Although there were many reasons behind my interest in pursuing The American Kennel Club (AKC) Canine Good Citizen (CGC) with Maci, the top of the list was ensuring that as a young dog, she know early on how to behave in socially acceptable ways when we are in public together.
Maci began with her first AKC title of S.T.A.R Puppy at four months and we always planned to move onto the CGC next, but the pandemic slowed us down. Not only did it make finding a class difficult, but it also stifled her social interactions with humans and other dogs. So, by the time I was able to safely secure a class with an amazing trainer at a local Petco, she needed the program more than ever!
You may be wondering what is AKC CGC and why did I need a “class and a trainer”? It is a ten-skill training program that’s open to all dogs–purebred and mixed breed. It focuses on teaching the basics of good manners and obedience, instilling the values of responsible ownership, and strengthening the bond between owner and dog at home and out in the community. Having the formal weekly class with a trainer who was experienced in coaching us for the test, really set us up for success. The trainer gave us access to people, other dogs and feedback. She instructed us to practice at various dog friendly locations often which ultimately brought out the best in both of us. I valued the experience of learning from another trainer and both Maci and I left the class with a mirid of new skills and a new level of comfort together.

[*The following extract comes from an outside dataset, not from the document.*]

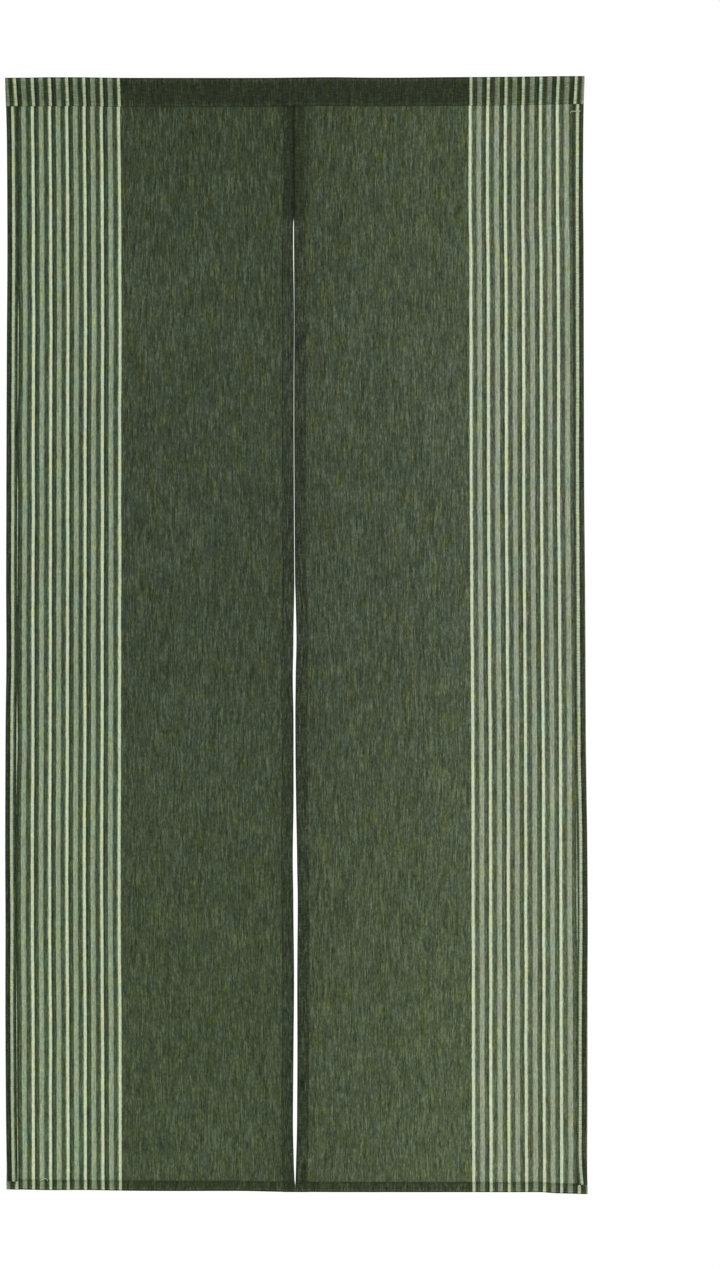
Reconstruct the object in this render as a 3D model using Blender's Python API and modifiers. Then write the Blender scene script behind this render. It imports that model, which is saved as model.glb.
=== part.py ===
"""A noren curtain: two panels of striped cotton cloth, each with a rod pocket along its top.

X runs along the top edge to the right, Y runs from the front of the cloth to its back, and Z is up.
The origin is on the top edge, where the two panels meet. The panels are sewn edge to edge for the
first 214 mm, and hang apart below that.
"""

import math
from typing import Callable, NamedTuple

import bmesh
import bpy

MM = 0.001

# Cloth: one layer in the field, two layers where a hem is turned to the front
LAYER = 1.2 * MM
HEM_WIDTH = 15.0 * MM
HEM_STEP = 0.6 * MM
PARTING = 0.3 * MM

# Rod pocket: the top of each panel, folded to the front and sewn down
POCKET_HEIGHT = 43.0 * MM
POCKET_DEPTH = 11.2 * MM
POCKET_SQUARENESS = 2.6

# Hanging cloth: the folds are flat at the pocket and reach their full depth this far below it
FOLD_RUN_IN = 260.0 * MM
HANG = 1700.0 * MM

# Mesh steps
FIELD_COLUMNS = 12
FIELD_ROWS = 44
POCKET_COLUMNS = 14
POCKET_RING = 24


class SideRow(NamedTuple):
    """Where the two outer edges lie at one height, in mm."""

    down: float
    left: float
    right: float


class SlitRow(NamedTuple):
    """Where the slit lies at one height and how wide it gapes, in mm."""

    down: float
    centre: float
    gap: float


class EndRow(NamedTuple):
    """How high the top fold and the bottom hem reach at one place across, in mm."""

    across: float
    top: float
    bottom: float


class FoldRow(NamedTuple):
    """One soft fold, in mm: its crest at the top and at the bottom, its reach and its rise to the front."""

    crest_top: float
    crest_bottom: float
    reach: float
    rise_top: float
    rise_bottom: float


SIDES = (
    SideRow(down=0, left=-440.0, right=444.1),
    SideRow(down=45, left=-438.6, right=442.7),
    SideRow(down=90, left=-437.5, right=442.1),
    SideRow(down=170, left=-436.9, right=441.8),
    SideRow(down=260, left=-436.6, right=442.5),
    SideRow(down=410, left=-437.4, right=443.0),
    SideRow(down=600, left=-438.1, right=443.5),
    SideRow(down=780, left=-438.5, right=445.0),
    SideRow(down=870, left=-438.0, right=445.5),
    SideRow(down=1000, left=-439.2, right=446.1),
    SideRow(down=1180, left=-439.8, right=448.3),
    SideRow(down=1300, left=-439.3, right=448.8),
    SideRow(down=1390, left=-439.6, right=448.2),
    SideRow(down=1575, left=-438.7, right=448.2),
    SideRow(down=1665, left=-437.5, right=447.8),
    SideRow(down=1705, left=-437.0, right=448.7),
)

SLIT = (
    SlitRow(down=0, centre=0.0, gap=0.3),
    SlitRow(down=214, centre=0.0, gap=0.3),
    SlitRow(down=232, centre=-0.4, gap=1.5),
    SlitRow(down=278, centre=0.0, gap=1.8),
    SlitRow(down=370, centre=1.1, gap=0.6),
    SlitRow(down=492, centre=0.6, gap=0.8),
    SlitRow(down=706, centre=1.4, gap=1.1),
    SlitRow(down=767, centre=1.8, gap=1.5),
    SlitRow(down=797, centre=2.1, gap=3.4),
    SlitRow(down=858, centre=2.2, gap=5.8),
    SlitRow(down=919, centre=0.9, gap=5.2),
    SlitRow(down=980, centre=1.2, gap=3.4),
    SlitRow(down=1041, centre=1.4, gap=3.5),
    SlitRow(down=1102, centre=2.0, gap=4.3),
    SlitRow(down=1194, centre=2.0, gap=7.5),
    SlitRow(down=1255, centre=3.4, gap=7.2),
    SlitRow(down=1377, centre=3.5, gap=5.4),
    SlitRow(down=1499, centre=3.2, gap=6.4),
    SlitRow(down=1591, centre=2.0, gap=6.9),
    SlitRow(down=1652, centre=2.2, gap=4.4),
    SlitRow(down=1682, centre=2.4, gap=1.8),
    SlitRow(down=1691, centre=2.6, gap=0.4),
    SlitRow(down=1705, centre=2.6, gap=0.3),
)

ENDS = (
    EndRow(across=-440, top=-0.4, bottom=-1696.2),
    EndRow(across=-400, top=-0.8, bottom=-1697.0),
    EndRow(across=-370, top=0.4, bottom=-1697.4),
    EndRow(across=-340, top=0.4, bottom=-1696.7),
    EndRow(across=-250, top=-0.5, bottom=-1698.6),
    EndRow(across=-90, top=-0.6, bottom=-1699.0),
    EndRow(across=-30, top=-0.4, bottom=-1700.2),
    EndRow(across=0, top=0.0, bottom=-1700.6),
    EndRow(across=60, top=0.5, bottom=-1700.8),
    EndRow(across=115, top=-0.2, bottom=-1700.9),
    EndRow(across=150, top=-0.3, bottom=-1700.9),
    EndRow(across=240, top=0.6, bottom=-1700.9),
    EndRow(across=330, top=1.2, bottom=-1700.7),
    EndRow(across=375, top=1.6, bottom=-1700.7),
    EndRow(across=400, top=1.9, bottom=-1702.0),
    EndRow(across=449, top=2.4, bottom=-1703.5),
)

LEFT_FOLDS = (
    FoldRow(crest_top=-378, crest_bottom=-366, reach=48, rise_top=0.4, rise_bottom=2.2),
    FoldRow(crest_top=-180, crest_bottom=-196, reach=128, rise_top=2.0, rise_bottom=5.6),
    FoldRow(crest_top=-62, crest_bottom=-54, reach=46, rise_top=-0.4, rise_bottom=-2.4),
)

RIGHT_FOLDS = (
    FoldRow(crest_top=58, crest_bottom=66, reach=44, rise_top=0.4, rise_bottom=1.8),
    FoldRow(crest_top=186, crest_bottom=174, reach=124, rise_top=2.2, rise_bottom=6.0),
    FoldRow(crest_top=342, crest_bottom=330, reach=72, rise_top=-0.6, rise_bottom=-3.0),
)


class Panel(NamedTuple):
    """One cloth panel: the sides of it that a height gives, its folds and its colour."""

    side: str
    left_edge: Callable
    right_edge: Callable
    folds: tuple
    colour: tuple


class Line(NamedTuple):
    """One mesh line of a panel: its share of the way along the field, and its distance past that."""

    share: float
    past: float
    in_hem: bool


def along(table: tuple, column: str, place: float) -> float:
    """Return a column's value at a place, on a smooth curve through the table's rows."""
    places = [row[0] for row in table]
    values = [getattr(row, column) for row in table]
    slopes = [(b - a) / (q - p) for a, b, p, q in zip(values, values[1:], places, places[1:])]
    tangents = [2 * a * b / (a + b) if a * b > 0 else 0.0 for a, b in zip(slopes, slopes[1:])]
    tangents = [slopes[0], *tangents, slopes[-1]]
    place = min(max(place, places[0]), places[-1])
    k = max(i for i in range(len(slopes)) if places[i] <= place)
    span = places[k + 1] - places[k]
    t = (place - places[k]) / span
    return (
        values[k] * (1 + 2 * t) * (1 - t) ** 2
        + values[k + 1] * (3 - 2 * t) * t**2
        + span * tangents[k] * t * (1 - t) ** 2
        - span * tangents[k + 1] * t**2 * (1 - t)
    )


def outer_left(z: float) -> float:
    return along(SIDES, "left", -z / MM) * MM


def outer_right(z: float) -> float:
    return along(SIDES, "right", -z / MM) * MM


def slit_left(z: float) -> float:
    down = -z / MM
    return (along(SLIT, "centre", down) - along(SLIT, "gap", down) / 2) * MM


def slit_right(z: float) -> float:
    down = -z / MM
    return (along(SLIT, "centre", down) + along(SLIT, "gap", down) / 2) * MM


def top_at(x: float) -> float:
    return along(ENDS, "top", x / MM) * MM


def bottom_at(x: float) -> float:
    return along(ENDS, "bottom", x / MM) * MM


def fold_rise(folds: tuple, x: float, z: float) -> float:
    """Return how far a panel's folds bring its cloth to the front at a place."""
    run_in = min(max((-z - POCKET_HEIGHT) / FOLD_RUN_IN, 0.0), 1.0)
    hang = min(-z / HANG, 1.0)
    rise = 0.0
    for fold in folds:
        crest = fold.crest_top + (fold.crest_bottom - fold.crest_top) * hang
        height = fold.rise_top + (fold.rise_bottom - fold.rise_top) * hang
        away = min(abs(x / MM - crest) / fold.reach, 1.0)
        rise += height * (1 + math.cos(math.pi * away)) / 2
    return rise * MM * run_in**2 * (3 - 2 * run_in)


def hemmed_lines(cells: int, hem_at_start: bool) -> list:
    """Return the mesh lines across a field, with a hem past its end and, if asked, before its start."""
    field = [Line(i / cells, 0.0, in_hem=False) for i in range(cells + 1)]
    end = [Line(1.0, HEM_STEP, in_hem=True), Line(1.0, HEM_WIDTH, in_hem=True)]
    if not hem_at_start:
        return field + end
    start = [Line(0.0, -HEM_WIDTH, in_hem=True), Line(0.0, -HEM_STEP, in_hem=True)]
    return start + field + end


def sheet(name: str, columns: int, rows: int, place: Callable, colour: tuple) -> bpy.types.Object:
    """Make cloth on a grid, where place gives each point's position and its share of the thickness."""
    bm = bmesh.new()
    bmesh.ops.create_grid(bm, x_segments=columns, y_segments=rows, size=0.5)
    layers = bm.verts.layers.deform.verify()
    for vertex in bm.verts:
        column = round((vertex.co.x + 0.5) * columns)
        row = round((0.5 - vertex.co.y) * rows)
        vertex.co, vertex[layers][0] = place(column, row)
    bmesh.ops.remove_doubles(bm, verts=bm.verts, dist=0.01 * MM)
    mesh = bpy.data.meshes.new(name)
    bm.to_mesh(mesh)
    bm.free()
    mesh.shade_smooth()
    cloth = bpy.data.objects.new(name, mesh)
    cloth.vertex_groups.new(name="layers")
    mesh.materials.append(cotton(name, colour))
    return cloth


def thicken(cloth: bpy.types.Object, thickness: float, outward: bool) -> None:
    """Give the cloth its thickness, on its front or on its back."""
    solidify = cloth.modifiers.new("cloth", "SOLIDIFY")
    solidify.thickness = thickness
    solidify.offset = 1.0 if outward else -1.0
    solidify.vertex_group = "layers"
    solidify.use_even_offset = False


def cotton(name: str, colour: tuple) -> bpy.types.Material:
    """Make a plain matt cotton finish."""
    material = bpy.data.materials.new(name)
    material.use_nodes = True
    shader = material.node_tree.nodes["Principled BSDF"]
    shader.inputs["Base Color"].default_value = colour
    shader.inputs["Roughness"].default_value = 0.95
    shader.inputs["Metallic"].default_value = 0.0
    return material


def make_panel(panel: Panel) -> bpy.types.Object:
    """Make one panel's hanging cloth, with its side, slit and bottom hems raised on the front."""
    columns = hemmed_lines(FIELD_COLUMNS, hem_at_start=True)
    rows = hemmed_lines(FIELD_ROWS, hem_at_start=False)

    def place(column: int, row: int) -> tuple:
        across, down = columns[column], rows[row]
        x, z = 0.0, -POCKET_HEIGHT - down.share * (HANG - POCKET_HEIGHT)
        for _ in range(3):
            left = panel.left_edge(z) + HEM_WIDTH
            right = panel.right_edge(z) - HEM_WIDTH
            x = left + (right - left) * across.share + across.past
            top = top_at(x) - POCKET_HEIGHT - PARTING
            bottom = bottom_at(x) + HEM_WIDTH
            z = top + (bottom - top) * down.share - down.past
        layers = 1.0 if across.in_hem or down.in_hem else 0.5
        return (x, LAYER / 2 - fold_rise(panel.folds, x, z), z), layers

    cloth = sheet("panel_" + panel.side, len(columns) - 1, len(rows) - 1, place, panel.colour)
    thicken(cloth, 2 * LAYER, outward=True)
    return cloth


def make_heading(panel: Panel) -> bpy.types.Object:
    """Make one panel's rod pocket: a flattened tube of cloth, open at both ends."""

    def place(column: int, row: int) -> tuple:
        turn = -2 * math.pi * column / POCKET_RING
        squared = 2 / POCKET_SQUARENESS
        height = math.copysign(abs(math.sin(turn)) ** squared, math.sin(turn)) * POCKET_HEIGHT / 2
        depth = math.copysign(abs(math.cos(turn)) ** squared, math.cos(turn)) * POCKET_DEPTH / 2
        low = height - POCKET_HEIGHT / 2
        left, right = panel.left_edge(low), panel.right_edge(low)
        x = left + (right - left) * row / POCKET_COLUMNS
        return (x, depth, low + top_at(x)), 1.0

    cloth = sheet("heading_" + panel.side, POCKET_RING, POCKET_COLUMNS, place, panel.colour)
    thicken(cloth, LAYER, outward=False)
    return cloth


PANELS = (
    Panel("left", outer_left, slit_left, LEFT_FOLDS, colour=(0.057, 0.075, 0.042, 1.0)),
    Panel("right", slit_right, outer_right, RIGHT_FOLDS, colour=(0.072, 0.092, 0.052, 1.0)),
)


def main() -> None:
    """Build the curtain's four cloth pieces in a scene of their own."""
    for leftover in list(bpy.data.objects):
        bpy.data.objects.remove(leftover, do_unlink=True)
    curtain = bpy.data.collections.new("noren_curtain")
    bpy.context.scene.collection.children.link(curtain)
    for panel in PANELS:
        curtain.objects.link(make_heading(panel))
        curtain.objects.link(make_panel(panel))


main()
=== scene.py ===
"""A noren curtain of striped slub cotton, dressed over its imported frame.

X runs along the top edge to the right, Y runs from the front of the cloth to its back, and Z is up.
The origin is on the top edge, where the two panels meet. Each panel is one length of cloth: its rod
pocket and its bottom hem are folded to the front over its side hem and its slit hem, as a maker sews
them, and the stitches, the seam's thread and the loose threads are pieces of their own.
"""

import logging
import math
from dataclasses import dataclass, field
from enum import Enum

import bmesh
import bpy
import numpy as np
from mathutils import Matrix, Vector


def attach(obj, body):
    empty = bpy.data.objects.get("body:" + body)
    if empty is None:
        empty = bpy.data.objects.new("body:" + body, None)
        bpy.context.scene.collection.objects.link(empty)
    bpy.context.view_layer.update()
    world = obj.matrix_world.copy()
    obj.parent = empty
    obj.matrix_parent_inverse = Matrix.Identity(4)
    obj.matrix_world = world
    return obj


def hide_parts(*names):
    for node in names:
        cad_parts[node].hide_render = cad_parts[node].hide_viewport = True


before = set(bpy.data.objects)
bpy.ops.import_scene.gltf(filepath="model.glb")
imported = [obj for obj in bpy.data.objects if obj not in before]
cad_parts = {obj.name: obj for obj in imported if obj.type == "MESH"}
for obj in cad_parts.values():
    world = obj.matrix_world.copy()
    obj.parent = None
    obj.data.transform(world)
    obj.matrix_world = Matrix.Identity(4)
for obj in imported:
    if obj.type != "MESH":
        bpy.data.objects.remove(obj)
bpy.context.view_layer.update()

logger = logging.getLogger("noren")

Array = np.ndarray
Piece = bpy.types.Object
Socket = bpy.types.NodeSocket

MM = 0.001
CLOTH_MAP = "cloth"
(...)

So that is my personal story behind why we pursed this AKC title, if you visit the AKC website you will find their description of the benefits to the program:
For starters, we know it’s up to us as humans to lead the charge and promote responsible pet ownership, so our skills are based on learning how to better understand and communicate with each other. Through the hours of training and practice, you’ll deepen your bond and become a more connected pair. This bond allows you to become the best companions for each other, and great neighbors to those around you. It’s a win, win, win!
Beyond the bonding, there are practical benefits to CGC training, too. Not only will you and your dog understand the basics of dog training, and master skills like sit, down and stay, but you’ll know your dog will be able to handle herself with grace in a crowd and be a welcomed client at the vet or groomer. The CGC title is also a prerequisite for many therapy dog certifications, as well as a great introduction to more advanced dog sports and activities.
Below is what is required to pass the assessment at the end of the program. In our experience, we practiced many of these test items by having the trainer work with Maci versus me. This diversified her skills by having her comfortable responding to the cues or taking the actions asked for by someone else. I was most proud of her when I saw her comfortable to respond to others as well as she did to me.
Test 1: Accepting a friendly stranger
The dog will allow a friendly stranger to approach it and speak to the handler.
Test 2: Sitting politely for petting
The dog will allow a friendly stranger to pet it while it is out with its handler.
Test 3: Appearance and grooming
The dog will permit someone to check it’s ears and front feet, as a groomer or veterinarian would do.
Test 4: Out for a walk (walking on a loose lead)
Following the evaluator’s instructions, the dog will walk on a loose lead (with the handler/owner).
Test 5: Walking through a crowd
This test demonstrates that the dog can move about politely in pedestrian traffic and is under control in public places. The dog and handler walk around and pass close to several people (at least three).
Test 6: Sit and down on command and Staying in place
The dog must do sit AND down on command, then the owner chooses the position for leaving the dog in the stay.
Test 7: Coming when called
This test demonstrates that the dog will come when called by the handler (from 10 feet on a leash).
Test 8: Reaction to another dog
This test demonstrates that the dog can behave politely around other dogs. Two handlers and their dogs approach each other from a distance of about 20 feet, stop, shake hands and exchange pleasantries.
Test 9: Reaction to distraction
The evaluator will select and present two distractions such as dropping a chair, etc.
Test 10: Supervised separation
This test demonstrates that a dog can be left with a trusted person. The evaluator will hold the dog’s leash while the owner goes out of sight for three minutes.
CGC gives Maci a bit of an advantage towards the AKC Novice Trick Title and that’s what we’ve set our sights on next.